## What the task requires
Starting at the top of the entries, restate word for word each line up to and including the one with "0.30), 0.3, 1.0)".
►
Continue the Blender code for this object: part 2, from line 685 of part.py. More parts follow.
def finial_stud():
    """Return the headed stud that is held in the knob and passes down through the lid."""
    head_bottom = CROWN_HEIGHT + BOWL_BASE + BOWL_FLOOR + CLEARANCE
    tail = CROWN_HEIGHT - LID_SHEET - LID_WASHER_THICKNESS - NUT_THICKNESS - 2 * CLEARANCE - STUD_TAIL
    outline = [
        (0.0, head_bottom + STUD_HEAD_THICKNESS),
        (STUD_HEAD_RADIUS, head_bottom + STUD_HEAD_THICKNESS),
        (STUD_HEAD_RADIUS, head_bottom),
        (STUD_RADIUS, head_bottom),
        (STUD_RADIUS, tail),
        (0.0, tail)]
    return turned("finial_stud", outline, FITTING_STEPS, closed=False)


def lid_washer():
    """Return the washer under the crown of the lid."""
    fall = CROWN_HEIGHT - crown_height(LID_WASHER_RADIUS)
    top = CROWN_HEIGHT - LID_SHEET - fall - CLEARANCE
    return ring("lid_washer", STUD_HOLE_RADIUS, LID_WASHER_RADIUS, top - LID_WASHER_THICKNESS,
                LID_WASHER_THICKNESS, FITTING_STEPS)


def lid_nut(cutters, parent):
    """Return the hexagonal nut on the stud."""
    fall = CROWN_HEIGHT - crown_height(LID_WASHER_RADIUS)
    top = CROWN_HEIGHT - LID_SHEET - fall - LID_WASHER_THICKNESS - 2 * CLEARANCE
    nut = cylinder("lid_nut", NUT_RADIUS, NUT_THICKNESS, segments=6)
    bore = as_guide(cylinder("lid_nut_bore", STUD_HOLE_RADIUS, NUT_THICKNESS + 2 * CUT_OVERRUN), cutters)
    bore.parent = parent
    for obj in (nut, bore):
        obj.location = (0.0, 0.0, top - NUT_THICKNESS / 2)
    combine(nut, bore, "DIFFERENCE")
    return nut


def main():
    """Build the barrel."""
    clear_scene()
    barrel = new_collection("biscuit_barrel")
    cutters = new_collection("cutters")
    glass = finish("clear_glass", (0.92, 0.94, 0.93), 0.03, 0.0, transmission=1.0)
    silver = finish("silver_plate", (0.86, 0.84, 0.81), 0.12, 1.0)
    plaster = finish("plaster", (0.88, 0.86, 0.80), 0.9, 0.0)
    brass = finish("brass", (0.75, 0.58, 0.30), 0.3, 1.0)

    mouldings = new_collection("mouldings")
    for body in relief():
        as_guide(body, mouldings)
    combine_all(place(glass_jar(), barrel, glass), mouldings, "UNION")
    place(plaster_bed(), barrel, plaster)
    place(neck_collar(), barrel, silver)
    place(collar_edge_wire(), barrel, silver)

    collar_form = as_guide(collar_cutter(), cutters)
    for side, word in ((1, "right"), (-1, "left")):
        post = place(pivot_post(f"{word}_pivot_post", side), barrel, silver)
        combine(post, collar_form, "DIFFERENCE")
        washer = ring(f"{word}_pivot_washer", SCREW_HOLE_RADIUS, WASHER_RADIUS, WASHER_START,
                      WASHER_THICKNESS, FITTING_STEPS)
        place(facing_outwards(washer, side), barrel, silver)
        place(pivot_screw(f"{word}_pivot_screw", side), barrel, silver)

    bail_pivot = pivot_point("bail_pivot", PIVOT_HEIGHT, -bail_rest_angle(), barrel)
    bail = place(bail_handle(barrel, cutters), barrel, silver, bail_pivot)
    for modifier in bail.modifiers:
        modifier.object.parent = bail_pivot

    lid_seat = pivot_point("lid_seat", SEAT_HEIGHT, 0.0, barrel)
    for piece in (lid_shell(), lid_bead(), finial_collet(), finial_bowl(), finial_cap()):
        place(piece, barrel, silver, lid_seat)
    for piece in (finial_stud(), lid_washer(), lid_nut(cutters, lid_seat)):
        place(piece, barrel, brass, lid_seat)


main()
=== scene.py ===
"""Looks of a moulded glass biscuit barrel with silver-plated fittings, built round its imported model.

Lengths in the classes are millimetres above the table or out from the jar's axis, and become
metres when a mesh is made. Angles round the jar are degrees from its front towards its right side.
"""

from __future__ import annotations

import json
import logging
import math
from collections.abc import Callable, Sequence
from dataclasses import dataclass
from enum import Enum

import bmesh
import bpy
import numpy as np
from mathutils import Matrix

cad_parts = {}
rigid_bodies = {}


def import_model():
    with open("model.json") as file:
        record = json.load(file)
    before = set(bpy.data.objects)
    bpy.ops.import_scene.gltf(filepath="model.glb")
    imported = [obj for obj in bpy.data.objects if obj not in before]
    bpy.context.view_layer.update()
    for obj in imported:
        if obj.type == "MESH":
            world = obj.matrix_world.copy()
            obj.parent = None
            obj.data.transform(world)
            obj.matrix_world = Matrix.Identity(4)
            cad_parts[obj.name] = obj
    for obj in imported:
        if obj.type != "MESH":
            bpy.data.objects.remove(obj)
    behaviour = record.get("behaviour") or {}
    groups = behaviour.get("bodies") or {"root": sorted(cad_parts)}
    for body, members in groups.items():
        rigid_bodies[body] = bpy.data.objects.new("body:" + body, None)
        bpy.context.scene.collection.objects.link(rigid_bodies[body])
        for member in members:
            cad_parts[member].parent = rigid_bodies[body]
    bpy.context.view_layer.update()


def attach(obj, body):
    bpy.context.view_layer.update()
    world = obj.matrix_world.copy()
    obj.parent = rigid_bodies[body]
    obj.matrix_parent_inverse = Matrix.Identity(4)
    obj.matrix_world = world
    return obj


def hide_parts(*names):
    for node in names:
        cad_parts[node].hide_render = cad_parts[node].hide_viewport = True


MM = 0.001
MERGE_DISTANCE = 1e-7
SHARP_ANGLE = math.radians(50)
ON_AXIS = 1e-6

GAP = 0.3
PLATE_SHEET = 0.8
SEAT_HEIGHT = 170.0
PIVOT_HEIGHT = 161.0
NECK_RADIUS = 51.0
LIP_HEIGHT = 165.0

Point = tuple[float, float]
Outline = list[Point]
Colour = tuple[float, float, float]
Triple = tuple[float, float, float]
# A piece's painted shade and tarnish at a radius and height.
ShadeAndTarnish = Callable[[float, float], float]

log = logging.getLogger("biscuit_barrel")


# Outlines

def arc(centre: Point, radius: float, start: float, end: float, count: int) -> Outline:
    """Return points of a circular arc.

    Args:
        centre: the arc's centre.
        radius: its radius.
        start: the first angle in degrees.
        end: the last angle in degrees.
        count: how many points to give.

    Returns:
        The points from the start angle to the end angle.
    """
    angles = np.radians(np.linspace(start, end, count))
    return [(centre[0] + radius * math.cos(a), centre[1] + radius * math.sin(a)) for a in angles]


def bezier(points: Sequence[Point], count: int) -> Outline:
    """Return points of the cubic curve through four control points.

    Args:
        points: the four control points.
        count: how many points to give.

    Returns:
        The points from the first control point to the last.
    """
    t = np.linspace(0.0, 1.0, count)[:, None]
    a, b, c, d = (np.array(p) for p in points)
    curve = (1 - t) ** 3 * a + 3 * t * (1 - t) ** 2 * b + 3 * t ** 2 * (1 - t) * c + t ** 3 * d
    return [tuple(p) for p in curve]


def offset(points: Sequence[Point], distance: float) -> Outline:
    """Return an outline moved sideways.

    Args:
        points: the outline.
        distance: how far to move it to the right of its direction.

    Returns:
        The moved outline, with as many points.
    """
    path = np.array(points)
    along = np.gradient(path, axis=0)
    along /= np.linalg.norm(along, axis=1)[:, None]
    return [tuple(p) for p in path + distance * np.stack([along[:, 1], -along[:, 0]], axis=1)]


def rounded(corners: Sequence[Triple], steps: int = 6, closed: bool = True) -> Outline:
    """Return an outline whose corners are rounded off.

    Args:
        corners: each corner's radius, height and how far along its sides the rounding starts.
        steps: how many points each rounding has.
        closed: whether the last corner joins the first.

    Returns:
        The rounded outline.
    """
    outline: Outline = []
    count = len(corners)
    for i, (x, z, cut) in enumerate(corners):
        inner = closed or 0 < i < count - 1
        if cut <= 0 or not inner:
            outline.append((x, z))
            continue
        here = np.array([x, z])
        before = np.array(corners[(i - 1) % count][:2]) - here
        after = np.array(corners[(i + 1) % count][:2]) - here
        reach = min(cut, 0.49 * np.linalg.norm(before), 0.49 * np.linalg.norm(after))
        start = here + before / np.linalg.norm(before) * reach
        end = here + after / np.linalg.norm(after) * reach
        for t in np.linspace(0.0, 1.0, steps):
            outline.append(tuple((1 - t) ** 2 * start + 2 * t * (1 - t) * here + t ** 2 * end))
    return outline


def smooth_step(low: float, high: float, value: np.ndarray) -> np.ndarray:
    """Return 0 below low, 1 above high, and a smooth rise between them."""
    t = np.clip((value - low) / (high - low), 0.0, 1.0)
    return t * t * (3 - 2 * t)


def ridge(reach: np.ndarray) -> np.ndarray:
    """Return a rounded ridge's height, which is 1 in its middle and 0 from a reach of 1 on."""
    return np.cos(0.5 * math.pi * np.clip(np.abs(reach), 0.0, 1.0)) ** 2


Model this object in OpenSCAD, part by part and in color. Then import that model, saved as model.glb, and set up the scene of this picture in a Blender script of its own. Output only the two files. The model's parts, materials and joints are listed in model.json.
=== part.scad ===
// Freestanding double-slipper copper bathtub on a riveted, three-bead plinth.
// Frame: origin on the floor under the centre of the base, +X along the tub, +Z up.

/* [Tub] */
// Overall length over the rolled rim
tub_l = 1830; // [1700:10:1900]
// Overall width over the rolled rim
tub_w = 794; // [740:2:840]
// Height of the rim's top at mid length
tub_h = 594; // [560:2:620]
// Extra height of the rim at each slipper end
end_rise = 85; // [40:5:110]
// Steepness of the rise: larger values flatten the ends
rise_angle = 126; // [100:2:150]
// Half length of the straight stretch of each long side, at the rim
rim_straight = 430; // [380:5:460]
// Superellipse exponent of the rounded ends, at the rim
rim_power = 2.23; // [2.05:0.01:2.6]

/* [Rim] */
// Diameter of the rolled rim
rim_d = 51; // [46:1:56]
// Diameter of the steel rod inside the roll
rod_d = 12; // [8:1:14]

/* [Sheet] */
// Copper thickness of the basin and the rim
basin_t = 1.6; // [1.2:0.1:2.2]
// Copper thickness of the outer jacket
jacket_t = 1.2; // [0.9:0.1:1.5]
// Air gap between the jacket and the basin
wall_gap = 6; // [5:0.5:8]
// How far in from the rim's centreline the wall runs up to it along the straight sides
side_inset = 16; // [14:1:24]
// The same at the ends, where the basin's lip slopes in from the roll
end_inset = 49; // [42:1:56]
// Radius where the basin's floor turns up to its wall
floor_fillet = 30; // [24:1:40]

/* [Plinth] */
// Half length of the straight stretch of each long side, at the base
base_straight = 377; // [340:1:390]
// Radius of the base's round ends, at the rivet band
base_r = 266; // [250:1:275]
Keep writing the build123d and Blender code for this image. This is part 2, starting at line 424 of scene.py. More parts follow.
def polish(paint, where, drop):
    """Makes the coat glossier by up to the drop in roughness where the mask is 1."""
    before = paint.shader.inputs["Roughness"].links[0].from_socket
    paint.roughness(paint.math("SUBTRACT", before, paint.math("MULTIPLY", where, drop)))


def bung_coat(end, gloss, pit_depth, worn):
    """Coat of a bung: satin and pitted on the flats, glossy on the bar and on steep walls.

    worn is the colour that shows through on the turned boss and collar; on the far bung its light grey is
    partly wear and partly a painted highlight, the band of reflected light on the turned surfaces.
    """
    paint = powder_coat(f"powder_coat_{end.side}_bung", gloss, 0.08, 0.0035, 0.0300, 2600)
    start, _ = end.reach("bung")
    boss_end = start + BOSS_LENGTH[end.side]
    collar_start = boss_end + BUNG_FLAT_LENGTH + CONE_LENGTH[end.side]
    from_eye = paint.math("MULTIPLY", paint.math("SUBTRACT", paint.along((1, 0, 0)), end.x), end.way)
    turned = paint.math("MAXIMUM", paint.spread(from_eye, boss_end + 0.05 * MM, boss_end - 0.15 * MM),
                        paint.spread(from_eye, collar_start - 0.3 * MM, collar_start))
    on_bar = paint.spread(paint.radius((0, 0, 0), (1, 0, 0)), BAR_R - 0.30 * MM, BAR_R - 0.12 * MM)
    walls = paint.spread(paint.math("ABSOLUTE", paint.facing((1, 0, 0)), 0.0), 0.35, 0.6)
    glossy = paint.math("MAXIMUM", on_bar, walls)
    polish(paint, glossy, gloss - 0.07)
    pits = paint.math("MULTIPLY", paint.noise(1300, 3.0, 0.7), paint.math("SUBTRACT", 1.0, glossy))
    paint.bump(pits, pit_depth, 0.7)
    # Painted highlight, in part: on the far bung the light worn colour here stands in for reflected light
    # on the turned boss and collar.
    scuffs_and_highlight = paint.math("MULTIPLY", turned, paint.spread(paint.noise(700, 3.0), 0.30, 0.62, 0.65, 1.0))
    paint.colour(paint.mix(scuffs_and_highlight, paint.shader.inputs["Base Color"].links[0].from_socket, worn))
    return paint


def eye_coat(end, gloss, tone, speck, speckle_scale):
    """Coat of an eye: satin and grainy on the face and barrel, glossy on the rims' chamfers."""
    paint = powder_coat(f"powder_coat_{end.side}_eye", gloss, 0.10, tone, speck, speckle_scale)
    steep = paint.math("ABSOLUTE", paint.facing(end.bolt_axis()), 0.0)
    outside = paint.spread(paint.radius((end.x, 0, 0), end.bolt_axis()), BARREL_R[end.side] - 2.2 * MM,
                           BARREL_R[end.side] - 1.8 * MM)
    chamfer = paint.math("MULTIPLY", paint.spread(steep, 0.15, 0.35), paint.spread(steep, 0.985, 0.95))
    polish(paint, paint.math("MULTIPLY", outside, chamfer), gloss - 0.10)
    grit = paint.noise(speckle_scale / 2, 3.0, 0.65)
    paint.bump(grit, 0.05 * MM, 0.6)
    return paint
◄
## Written solution
Continue the Blender code for this object: part 2, from line 685 of part.py. More parts follow.
def finial_stud():
    """Return the headed stud that is held in the knob and passes down through the lid."""
    head_bottom = CROWN_HEIGHT + BOWL_BASE + BOWL_FLOOR + CLEARANCE
    tail = CROWN_HEIGHT - LID_SHEET - LID_WASHER_THICKNESS - NUT_THICKNESS - 2 * CLEARANCE - STUD_TAIL
    outline = [
        (0.0, head_bottom + STUD_HEAD_THICKNESS),
        (STUD_HEAD_RADIUS, head_bottom + STUD_HEAD_THICKNESS),
        (STUD_HEAD_RADIUS, head_bottom),
        (STUD_RADIUS, head_bottom),
        (STUD_RADIUS, tail),
        (0.0, tail)]
    return turned("finial_stud", outline, FITTING_STEPS, closed=False)


def lid_washer():
    """Return the washer under the crown of the lid."""
    fall = CROWN_HEIGHT - crown_height(LID_WASHER_RADIUS)
    top = CROWN_HEIGHT - LID_SHEET - fall - CLEARANCE
    return ring("lid_washer", STUD_HOLE_RADIUS, LID_WASHER_RADIUS, top - LID_WASHER_THICKNESS,
                LID_WASHER_THICKNESS, FITTING_STEPS)


def lid_nut(cutters, parent):
    """Return the hexagonal nut on the stud."""
    fall = CROWN_HEIGHT - crown_height(LID_WASHER_RADIUS)
    top = CROWN_HEIGHT - LID_SHEET - fall - LID_WASHER_THICKNESS - 2 * CLEARANCE
    nut = cylinder("lid_nut", NUT_RADIUS, NUT_THICKNESS, segments=6)
    bore = as_guide(cylinder("lid_nut_bore", STUD_HOLE_RADIUS, NUT_THICKNESS + 2 * CUT_OVERRUN), cutters)
    bore.parent = parent
    for obj in (nut, bore):
        obj.location = (0.0, 0.0, top - NUT_THICKNESS / 2)
    combine(nut, bore, "DIFFERENCE")
    return nut


def main():
    """Build the barrel."""
    clear_scene()
    barrel = new_collection("biscuit_barrel")
    cutters = new_collection("cutters")
    glass = finish("clear_glass", (0.92, 0.94, 0.93), 0.03, 0.0, transmission=1.0)
    silver = finish("silver_plate", (0.86, 0.84, 0.81), 0.12, 1.0)
    plaster = finish("plaster", (0.88, 0.86, 0.80), 0.9, 0.0)
    brass = finish("brass", (0.75, 0.58, 0.30), 0.3, 1.0)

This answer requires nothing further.